Thune’s statement is a misrepresentation of the truth. The vast, vast majority of “family-owned farms” are not subject to the estate tax. In 2020, a mere 0.16% of farm estates owed the tax, according to data from the Economic Research Service of the U.S. Department of Agriculture. This is an exceedingly small number of farms. As the Tax Policy Center estimated, only 50 farms total paid any estate tax in 2017, and this research was done before lawmakers doubled the threshold.
The criticism of the estate tax in defense of farmers is disingenuous for another reason, as Inequality.org pointed out in a blog post this week. The tax code “already has provisions that protect the very few families with farms and businesses subject to estate tax,” wrote Institute for Policy Studies associate fellow and senior adviser for Patriotic Millionaires Bob Lord. “If the bill sponsors truly cared about family farms, ranches, and businesses, they could have proposed legislation to expand these protections but leave the estate tax intact.”
In reality, deep-pocketed lobbyists with the Farm Bureau have long been pushing a repeal of the estate tax — and the group’s deep ties to big business and Wall Street are well documented.
Perhaps not coincidentally, repealing the estate tax would complete the loop of tax avoidance for the wealthiest Americans. The bill targets the “die” part of “buy borrow die,” a common tax dodging scheme used by the wealthy to avoid paying taxes; it is part of the reason that the wealthiest Americans are able to pay little to no taxes year over year.

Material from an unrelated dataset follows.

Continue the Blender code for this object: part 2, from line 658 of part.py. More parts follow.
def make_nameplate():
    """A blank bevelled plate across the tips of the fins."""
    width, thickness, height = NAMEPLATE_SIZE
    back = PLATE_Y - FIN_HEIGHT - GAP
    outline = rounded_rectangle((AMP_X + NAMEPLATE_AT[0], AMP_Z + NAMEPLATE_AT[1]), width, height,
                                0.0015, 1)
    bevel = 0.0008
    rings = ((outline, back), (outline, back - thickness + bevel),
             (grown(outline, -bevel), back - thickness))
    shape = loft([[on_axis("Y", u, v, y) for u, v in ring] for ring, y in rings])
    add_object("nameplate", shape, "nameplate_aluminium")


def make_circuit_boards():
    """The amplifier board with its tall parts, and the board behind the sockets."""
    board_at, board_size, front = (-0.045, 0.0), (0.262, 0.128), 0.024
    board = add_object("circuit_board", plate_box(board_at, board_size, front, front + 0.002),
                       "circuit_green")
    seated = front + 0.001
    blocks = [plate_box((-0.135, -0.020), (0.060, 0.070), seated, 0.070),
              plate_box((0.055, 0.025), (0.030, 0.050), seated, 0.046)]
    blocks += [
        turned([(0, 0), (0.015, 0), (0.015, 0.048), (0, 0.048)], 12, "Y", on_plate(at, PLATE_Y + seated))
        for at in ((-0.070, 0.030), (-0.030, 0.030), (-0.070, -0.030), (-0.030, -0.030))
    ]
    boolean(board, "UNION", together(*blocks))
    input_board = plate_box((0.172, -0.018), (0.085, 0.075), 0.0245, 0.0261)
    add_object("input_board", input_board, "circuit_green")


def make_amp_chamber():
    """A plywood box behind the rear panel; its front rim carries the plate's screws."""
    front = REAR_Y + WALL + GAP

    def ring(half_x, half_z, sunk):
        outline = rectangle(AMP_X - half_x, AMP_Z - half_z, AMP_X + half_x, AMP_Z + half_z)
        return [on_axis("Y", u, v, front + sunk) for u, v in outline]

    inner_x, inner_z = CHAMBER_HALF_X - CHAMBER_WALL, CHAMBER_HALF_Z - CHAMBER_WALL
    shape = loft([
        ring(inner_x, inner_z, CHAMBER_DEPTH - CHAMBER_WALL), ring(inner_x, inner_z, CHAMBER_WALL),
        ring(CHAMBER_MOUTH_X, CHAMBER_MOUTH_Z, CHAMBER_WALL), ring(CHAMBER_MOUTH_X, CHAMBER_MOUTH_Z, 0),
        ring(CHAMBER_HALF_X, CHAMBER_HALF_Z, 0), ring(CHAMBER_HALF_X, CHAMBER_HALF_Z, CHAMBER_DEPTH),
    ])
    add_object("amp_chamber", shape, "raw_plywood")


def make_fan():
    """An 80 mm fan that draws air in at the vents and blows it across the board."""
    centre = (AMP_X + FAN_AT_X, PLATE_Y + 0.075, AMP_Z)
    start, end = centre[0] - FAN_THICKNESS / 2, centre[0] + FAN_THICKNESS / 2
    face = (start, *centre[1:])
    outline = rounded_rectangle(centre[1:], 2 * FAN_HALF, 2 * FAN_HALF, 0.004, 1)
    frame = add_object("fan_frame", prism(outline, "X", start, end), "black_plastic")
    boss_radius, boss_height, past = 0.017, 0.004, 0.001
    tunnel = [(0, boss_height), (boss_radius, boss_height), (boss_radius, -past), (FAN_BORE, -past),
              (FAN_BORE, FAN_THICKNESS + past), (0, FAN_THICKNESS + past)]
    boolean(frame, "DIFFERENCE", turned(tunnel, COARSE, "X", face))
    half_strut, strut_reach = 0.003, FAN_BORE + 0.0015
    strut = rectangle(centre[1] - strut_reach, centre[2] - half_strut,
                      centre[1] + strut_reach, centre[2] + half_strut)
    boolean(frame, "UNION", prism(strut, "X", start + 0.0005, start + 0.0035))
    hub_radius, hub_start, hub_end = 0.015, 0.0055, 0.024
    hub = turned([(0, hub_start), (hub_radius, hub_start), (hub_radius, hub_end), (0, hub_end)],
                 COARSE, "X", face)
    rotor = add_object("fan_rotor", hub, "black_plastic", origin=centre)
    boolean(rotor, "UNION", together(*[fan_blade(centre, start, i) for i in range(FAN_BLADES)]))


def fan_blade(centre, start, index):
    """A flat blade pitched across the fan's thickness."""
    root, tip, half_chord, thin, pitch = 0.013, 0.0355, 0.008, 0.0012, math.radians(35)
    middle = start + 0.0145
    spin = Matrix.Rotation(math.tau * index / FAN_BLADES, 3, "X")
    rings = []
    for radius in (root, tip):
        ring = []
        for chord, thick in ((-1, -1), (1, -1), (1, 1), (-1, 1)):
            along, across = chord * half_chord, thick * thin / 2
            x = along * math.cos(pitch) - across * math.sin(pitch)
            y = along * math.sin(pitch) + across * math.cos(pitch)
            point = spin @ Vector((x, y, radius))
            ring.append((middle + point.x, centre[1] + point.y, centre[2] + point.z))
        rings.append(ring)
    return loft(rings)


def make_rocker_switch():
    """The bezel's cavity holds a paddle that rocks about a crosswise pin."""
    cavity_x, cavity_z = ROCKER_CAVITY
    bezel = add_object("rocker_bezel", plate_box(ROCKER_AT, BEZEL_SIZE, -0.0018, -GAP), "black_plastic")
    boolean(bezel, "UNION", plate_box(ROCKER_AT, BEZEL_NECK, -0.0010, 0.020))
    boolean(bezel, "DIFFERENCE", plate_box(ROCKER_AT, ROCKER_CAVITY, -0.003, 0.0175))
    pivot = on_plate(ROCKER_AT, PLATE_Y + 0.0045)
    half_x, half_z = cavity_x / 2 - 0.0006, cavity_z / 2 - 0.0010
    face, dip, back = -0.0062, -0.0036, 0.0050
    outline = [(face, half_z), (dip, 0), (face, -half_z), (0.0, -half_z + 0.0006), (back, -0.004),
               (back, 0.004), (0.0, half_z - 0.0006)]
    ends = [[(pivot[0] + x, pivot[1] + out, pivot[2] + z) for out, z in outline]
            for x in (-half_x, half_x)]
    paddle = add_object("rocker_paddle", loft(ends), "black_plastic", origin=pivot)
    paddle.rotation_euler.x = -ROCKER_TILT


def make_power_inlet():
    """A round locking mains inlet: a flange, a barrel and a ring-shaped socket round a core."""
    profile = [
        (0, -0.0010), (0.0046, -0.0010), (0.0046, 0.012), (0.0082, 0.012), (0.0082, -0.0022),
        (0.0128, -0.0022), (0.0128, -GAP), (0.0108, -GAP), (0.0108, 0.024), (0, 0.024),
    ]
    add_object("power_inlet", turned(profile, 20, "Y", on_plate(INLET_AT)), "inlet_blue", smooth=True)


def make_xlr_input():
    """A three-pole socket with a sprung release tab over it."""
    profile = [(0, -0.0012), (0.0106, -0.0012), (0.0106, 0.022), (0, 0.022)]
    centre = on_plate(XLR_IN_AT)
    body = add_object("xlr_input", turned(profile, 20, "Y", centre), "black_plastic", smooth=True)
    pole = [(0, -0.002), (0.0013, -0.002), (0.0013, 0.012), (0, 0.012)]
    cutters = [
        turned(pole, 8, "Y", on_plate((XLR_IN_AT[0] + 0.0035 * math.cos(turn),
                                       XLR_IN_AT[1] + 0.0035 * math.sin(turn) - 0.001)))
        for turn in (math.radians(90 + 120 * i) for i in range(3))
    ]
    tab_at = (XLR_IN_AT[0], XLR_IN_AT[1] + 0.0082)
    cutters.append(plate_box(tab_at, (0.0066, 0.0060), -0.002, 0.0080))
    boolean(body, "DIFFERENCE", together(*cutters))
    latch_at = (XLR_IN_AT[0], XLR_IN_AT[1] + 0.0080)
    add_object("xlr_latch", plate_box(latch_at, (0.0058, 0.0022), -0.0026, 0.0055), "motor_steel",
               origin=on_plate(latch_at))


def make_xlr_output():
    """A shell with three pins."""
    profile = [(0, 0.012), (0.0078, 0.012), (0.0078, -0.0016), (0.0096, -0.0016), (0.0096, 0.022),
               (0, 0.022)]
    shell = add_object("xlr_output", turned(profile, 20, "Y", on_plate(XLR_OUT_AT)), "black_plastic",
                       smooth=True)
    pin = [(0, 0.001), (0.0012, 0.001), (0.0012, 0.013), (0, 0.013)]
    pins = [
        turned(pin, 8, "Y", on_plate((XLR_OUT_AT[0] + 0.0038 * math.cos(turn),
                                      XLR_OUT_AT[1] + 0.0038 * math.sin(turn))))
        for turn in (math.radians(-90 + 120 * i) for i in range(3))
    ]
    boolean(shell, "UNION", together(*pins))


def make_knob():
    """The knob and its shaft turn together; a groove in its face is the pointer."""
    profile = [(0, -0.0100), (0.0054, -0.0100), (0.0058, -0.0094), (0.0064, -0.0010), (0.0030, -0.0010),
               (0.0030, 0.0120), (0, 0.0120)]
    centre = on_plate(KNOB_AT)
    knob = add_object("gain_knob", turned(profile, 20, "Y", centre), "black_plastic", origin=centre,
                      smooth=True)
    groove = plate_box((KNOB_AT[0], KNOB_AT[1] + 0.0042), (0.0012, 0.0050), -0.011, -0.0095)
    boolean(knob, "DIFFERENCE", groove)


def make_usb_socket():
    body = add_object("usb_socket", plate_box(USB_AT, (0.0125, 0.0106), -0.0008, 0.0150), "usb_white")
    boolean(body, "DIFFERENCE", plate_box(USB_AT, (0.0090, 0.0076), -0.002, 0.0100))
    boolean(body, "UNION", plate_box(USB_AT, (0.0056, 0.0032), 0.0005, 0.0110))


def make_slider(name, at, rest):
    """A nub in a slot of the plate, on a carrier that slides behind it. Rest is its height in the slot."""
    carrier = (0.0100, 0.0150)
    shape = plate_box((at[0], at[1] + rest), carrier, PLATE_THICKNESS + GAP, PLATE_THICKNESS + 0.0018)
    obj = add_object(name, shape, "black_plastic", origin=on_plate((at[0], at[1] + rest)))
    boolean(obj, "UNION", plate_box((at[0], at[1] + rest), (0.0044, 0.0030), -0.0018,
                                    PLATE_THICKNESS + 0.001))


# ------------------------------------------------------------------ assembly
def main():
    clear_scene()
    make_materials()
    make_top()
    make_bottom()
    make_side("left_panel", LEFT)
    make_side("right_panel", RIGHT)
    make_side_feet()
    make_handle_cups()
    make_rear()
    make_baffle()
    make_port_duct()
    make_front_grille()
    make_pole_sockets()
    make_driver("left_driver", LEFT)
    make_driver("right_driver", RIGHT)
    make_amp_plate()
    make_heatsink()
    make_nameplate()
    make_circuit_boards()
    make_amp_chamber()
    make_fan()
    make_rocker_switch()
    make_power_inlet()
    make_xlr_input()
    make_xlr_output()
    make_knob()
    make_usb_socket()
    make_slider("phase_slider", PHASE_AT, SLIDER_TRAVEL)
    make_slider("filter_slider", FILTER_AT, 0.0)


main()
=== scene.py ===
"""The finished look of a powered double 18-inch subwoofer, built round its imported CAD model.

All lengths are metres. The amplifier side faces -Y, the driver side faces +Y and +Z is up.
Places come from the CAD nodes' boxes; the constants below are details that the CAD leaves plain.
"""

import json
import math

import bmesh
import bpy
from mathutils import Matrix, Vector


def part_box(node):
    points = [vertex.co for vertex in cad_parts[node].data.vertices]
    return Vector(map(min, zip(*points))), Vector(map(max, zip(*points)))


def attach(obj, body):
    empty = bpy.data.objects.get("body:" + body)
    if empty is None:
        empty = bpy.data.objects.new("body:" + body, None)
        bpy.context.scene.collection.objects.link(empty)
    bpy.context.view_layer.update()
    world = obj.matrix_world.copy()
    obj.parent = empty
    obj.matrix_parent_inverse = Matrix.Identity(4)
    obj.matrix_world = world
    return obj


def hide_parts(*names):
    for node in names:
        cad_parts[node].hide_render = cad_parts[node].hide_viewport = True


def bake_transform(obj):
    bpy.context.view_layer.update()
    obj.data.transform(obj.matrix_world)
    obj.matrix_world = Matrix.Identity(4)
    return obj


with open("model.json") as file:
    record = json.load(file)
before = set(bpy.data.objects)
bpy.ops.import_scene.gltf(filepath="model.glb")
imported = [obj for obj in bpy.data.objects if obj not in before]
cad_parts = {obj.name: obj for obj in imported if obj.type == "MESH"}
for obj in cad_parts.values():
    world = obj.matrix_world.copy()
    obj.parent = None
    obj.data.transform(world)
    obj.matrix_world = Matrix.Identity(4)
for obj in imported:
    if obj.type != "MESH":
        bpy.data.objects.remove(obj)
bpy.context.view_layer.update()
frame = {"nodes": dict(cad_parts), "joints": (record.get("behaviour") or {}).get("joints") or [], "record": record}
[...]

In the practice of buying, borrowing, and dying, the rich first pour their wealth into assets like stocks, building up a large portfolio. Those assets are then used as collateral for taking out large loans with low interest rates — lower than, say, the income tax rate — that become a wealthy person’s spending money. Then, they die, and hand off their wealth to the next generation, maintaining their dynasty for decades to come.
At very few points do taxes come into the buy, borrow, die equation. Buying and keeping stocks doesn’t incur a tax bill. Taking out loans allows the wealthy to claim very low incomes to skirt income taxes. The estate tax is essentially the only guarantee, and even then, the wealthy have come up with extreme loopholes to dodge the estate tax, too. Republicans, then, are hoping to make tax avoidance even easier by legalizing it entirely; Lord has pointedly labeled the bill the “Billionaires Pay Zero Tax Act.”
The proposal stands in sharp contrast to progressives’ views on taxation. Pointing to extreme and growing wealth inequality, progressives have been calling for increasing taxes on the rich and specifically targeting their wealth and stock portfolios, rather than endlessly allowing the “buy” and “borrow” portions of the cycle.